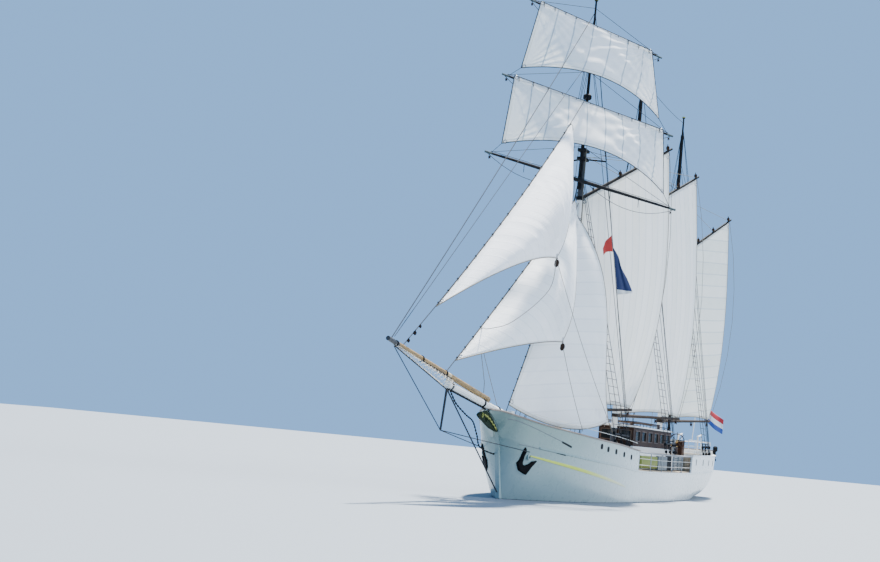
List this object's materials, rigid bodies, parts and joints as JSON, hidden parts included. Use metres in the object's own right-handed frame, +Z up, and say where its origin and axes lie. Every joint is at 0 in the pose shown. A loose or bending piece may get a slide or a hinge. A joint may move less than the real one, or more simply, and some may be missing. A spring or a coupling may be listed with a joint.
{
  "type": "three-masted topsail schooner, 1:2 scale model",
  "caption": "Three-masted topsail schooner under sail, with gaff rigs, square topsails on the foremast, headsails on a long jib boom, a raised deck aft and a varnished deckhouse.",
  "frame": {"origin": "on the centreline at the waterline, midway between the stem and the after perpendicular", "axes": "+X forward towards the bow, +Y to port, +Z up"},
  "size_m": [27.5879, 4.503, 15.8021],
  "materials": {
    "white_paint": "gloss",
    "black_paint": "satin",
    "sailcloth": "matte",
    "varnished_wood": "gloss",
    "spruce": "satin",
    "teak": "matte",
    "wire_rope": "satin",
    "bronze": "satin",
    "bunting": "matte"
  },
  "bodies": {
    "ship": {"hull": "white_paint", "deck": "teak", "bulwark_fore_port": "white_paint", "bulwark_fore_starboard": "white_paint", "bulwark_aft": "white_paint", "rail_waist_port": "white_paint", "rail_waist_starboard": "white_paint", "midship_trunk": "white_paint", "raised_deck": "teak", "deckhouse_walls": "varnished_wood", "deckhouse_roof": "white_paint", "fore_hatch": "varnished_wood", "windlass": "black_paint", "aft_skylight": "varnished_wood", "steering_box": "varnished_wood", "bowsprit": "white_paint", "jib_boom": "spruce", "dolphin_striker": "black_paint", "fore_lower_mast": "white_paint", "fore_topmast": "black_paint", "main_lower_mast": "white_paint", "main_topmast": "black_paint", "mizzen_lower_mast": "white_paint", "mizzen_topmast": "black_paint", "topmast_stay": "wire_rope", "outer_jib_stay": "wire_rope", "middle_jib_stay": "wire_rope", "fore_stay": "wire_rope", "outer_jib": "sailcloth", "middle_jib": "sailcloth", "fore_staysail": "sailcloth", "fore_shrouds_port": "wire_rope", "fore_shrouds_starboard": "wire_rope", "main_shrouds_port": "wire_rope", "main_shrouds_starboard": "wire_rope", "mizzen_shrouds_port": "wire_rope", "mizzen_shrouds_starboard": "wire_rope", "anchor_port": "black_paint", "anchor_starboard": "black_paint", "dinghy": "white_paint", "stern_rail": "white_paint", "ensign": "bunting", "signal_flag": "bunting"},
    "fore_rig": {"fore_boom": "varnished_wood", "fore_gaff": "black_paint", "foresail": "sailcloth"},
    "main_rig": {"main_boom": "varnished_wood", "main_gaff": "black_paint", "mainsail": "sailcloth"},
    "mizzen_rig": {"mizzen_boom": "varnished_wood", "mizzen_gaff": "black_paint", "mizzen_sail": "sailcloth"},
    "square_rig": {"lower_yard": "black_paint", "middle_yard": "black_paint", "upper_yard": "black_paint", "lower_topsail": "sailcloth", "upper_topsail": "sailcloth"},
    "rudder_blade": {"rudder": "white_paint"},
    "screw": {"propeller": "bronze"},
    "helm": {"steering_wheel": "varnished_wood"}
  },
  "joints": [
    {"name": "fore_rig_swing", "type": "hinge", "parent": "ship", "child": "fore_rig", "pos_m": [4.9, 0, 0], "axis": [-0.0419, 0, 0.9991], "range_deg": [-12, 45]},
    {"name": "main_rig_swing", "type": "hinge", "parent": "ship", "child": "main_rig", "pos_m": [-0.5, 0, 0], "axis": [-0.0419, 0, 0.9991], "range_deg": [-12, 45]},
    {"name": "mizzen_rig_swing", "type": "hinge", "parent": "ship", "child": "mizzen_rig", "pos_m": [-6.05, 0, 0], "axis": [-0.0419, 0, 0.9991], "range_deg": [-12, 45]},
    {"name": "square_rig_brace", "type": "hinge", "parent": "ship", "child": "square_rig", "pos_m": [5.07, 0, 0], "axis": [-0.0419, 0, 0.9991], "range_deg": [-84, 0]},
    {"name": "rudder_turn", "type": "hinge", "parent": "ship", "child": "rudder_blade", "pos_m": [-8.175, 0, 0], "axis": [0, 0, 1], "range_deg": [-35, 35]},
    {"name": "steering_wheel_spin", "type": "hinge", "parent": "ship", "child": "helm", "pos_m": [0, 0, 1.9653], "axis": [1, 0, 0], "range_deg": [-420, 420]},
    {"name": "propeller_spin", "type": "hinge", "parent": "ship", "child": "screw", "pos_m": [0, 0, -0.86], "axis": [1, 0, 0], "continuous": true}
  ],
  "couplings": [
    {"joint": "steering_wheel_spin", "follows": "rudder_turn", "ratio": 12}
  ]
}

# Short exercise
Repeat the data above exactly.

# Solved exercise
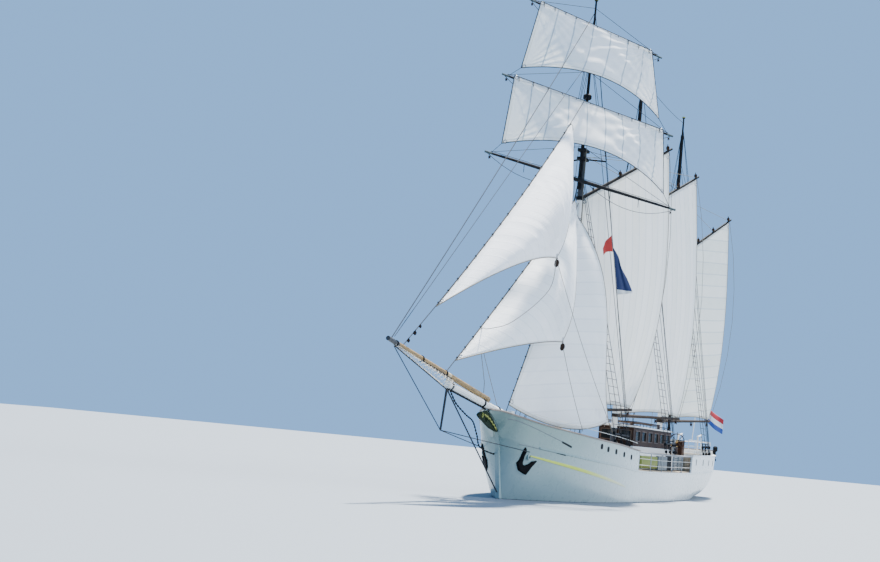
List this object's materials, rigid bodies, parts and joints as JSON, hidden parts included. Use metres in the object's own right-handed frame, +Z up, and say where its origin and axes lie. Every joint is at 0 in the pose shown. A loose or bending piece may get a slide or a hinge. A joint may move less than the real one, or more simply, and some may be missing. A spring or a coupling may be listed with a joint.
{
  "type": "three-masted topsail schooner, 1:2 scale model",
  "caption": "Three-masted topsail schooner under sail, with gaff rigs, square topsails on the foremast, headsails on a long jib boom, a raised deck aft and a varnished deckhouse.",
  "frame": {"origin": "on the centreline at the waterline, midway between the stem and the after perpendicular", "axes": "+X forward towards the bow, +Y to port, +Z up"},
  "size_m": [27.5879, 4.503, 15.8021],
  "materials": {
    "white_paint": "gloss",
    "black_paint": "satin",
    "sailcloth": "matte",
    "varnished_wood": "gloss",
    "spruce": "satin",
    "teak": "matte",
    "wire_rope": "satin",
    "bronze": "satin",
    "bunting": "matte"
  },
  "bodies": {
    "ship": {"hull": "white_paint", "deck": "teak", "bulwark_fore_port": "white_paint", "bulwark_fore_starboard": "white_paint", "bulwark_aft": "white_paint", "rail_waist_port": "white_paint", "rail_waist_starboard": "white_paint", "midship_trunk": "white_paint", "raised_deck": "teak", "deckhouse_walls": "varnished_wood", "deckhouse_roof": "white_paint", "fore_hatch": "varnished_wood", "windlass": "black_paint", "aft_skylight": "varnished_wood", "steering_box": "varnished_wood", "bowsprit": "white_paint", "jib_boom": "spruce", "dolphin_striker": "black_paint", "fore_lower_mast": "white_paint", "fore_topmast": "black_paint", "main_lower_mast": "white_paint", "main_topmast": "black_paint", "mizzen_lower_mast": "white_paint", "mizzen_topmast": "black_paint", "topmast_stay": "wire_rope", "outer_jib_stay": "wire_rope", "middle_jib_stay": "wire_rope", "fore_stay": "wire_rope", "outer_jib": "sailcloth", "middle_jib": "sailcloth", "fore_staysail": "sailcloth", "fore_shrouds_port": "wire_rope", "fore_shrouds_starboard": "wire_rope", "main_shrouds_port": "wire_rope", "main_shrouds_starboard": "wire_rope", "mizzen_shrouds_port": "wire_rope", "mizzen_shrouds_starboard": "wire_rope", "anchor_port": "black_paint", "anchor_starboard": "black_paint", "dinghy": "white_paint", "stern_rail": "white_paint", "ensign": "bunting", "signal_flag": "bunting"},
    "fore_rig": {"fore_boom": "varnished_wood", "fore_gaff": "black_paint", "foresail": "sailcloth"},
    "main_rig": {"main_boom": "varnished_wood", "main_gaff": "black_paint", "mainsail": "sailcloth"},
    "mizzen_rig": {"mizzen_boom": "varnished_wood", "mizzen_gaff": "black_paint", "mizzen_sail": "sailcloth"},
    "square_rig": {"lower_yard": "black_paint", "middle_yard": "black_paint", "upper_yard": "black_paint", "lower_topsail": "sailcloth", "upper_topsail": "sailcloth"},
    "rudder_blade": {"rudder": "white_paint"},
    "screw": {"propeller": "bronze"},
    "helm": {"steering_wheel": "varnished_wood"}
  },
  "joints": [
    {"name": "fore_rig_swing", "type": "hinge", "parent": "ship", "child": "fore_rig", "pos_m": [4.9, 0, 0], "axis": [-0.0419, 0, 0.9991], "range_deg": [-12, 45]},
    {"name": "main_rig_swing", "type": "hinge", "parent": "ship", "child": "main_rig", "pos_m": [-0.5, 0, 0], "axis": [-0.0419, 0, 0.9991], "range_deg": [-12, 45]},
    {"name": "mizzen_rig_swing", "type": "hinge", "parent": "ship", "child": "mizzen_rig", "pos_m": [-6.05, 0, 0], "axis": [-0.0419, 0, 0.9991], "range_deg": [-12, 45]},
    {"name": "square_rig_brace", "type": "hinge", "parent": "ship", "child": "square_rig", "pos_m": [5.07, 0, 0], "axis": [-0.0419, 0, 0.9991], "range_deg": [-84, 0]},
    {"name": "rudder_turn", "type": "hinge", "parent": "ship", "child": "rudder_blade", "pos_m": [-8.175, 0, 0], "axis": [0, 0, 1], "range_deg": [-35, 35]},
    {"name": "steering_wheel_spin", "type": "hinge", "parent": "ship", "child": "helm", "pos_m": [0, 0, 1.9653], "axis": [1, 0, 0], "range_deg": [-420, 420]},
    {"name": "propeller_spin", "type": "hinge", "parent": "ship", "child": "screw", "pos_m": [0, 0, -0.86], "axis": [1, 0, 0], "continuous": true}
  ],
  "couplings": [
    {"joint": "steering_wheel_spin", "follows": "rudder_turn", "ratio": 12}
  ]
}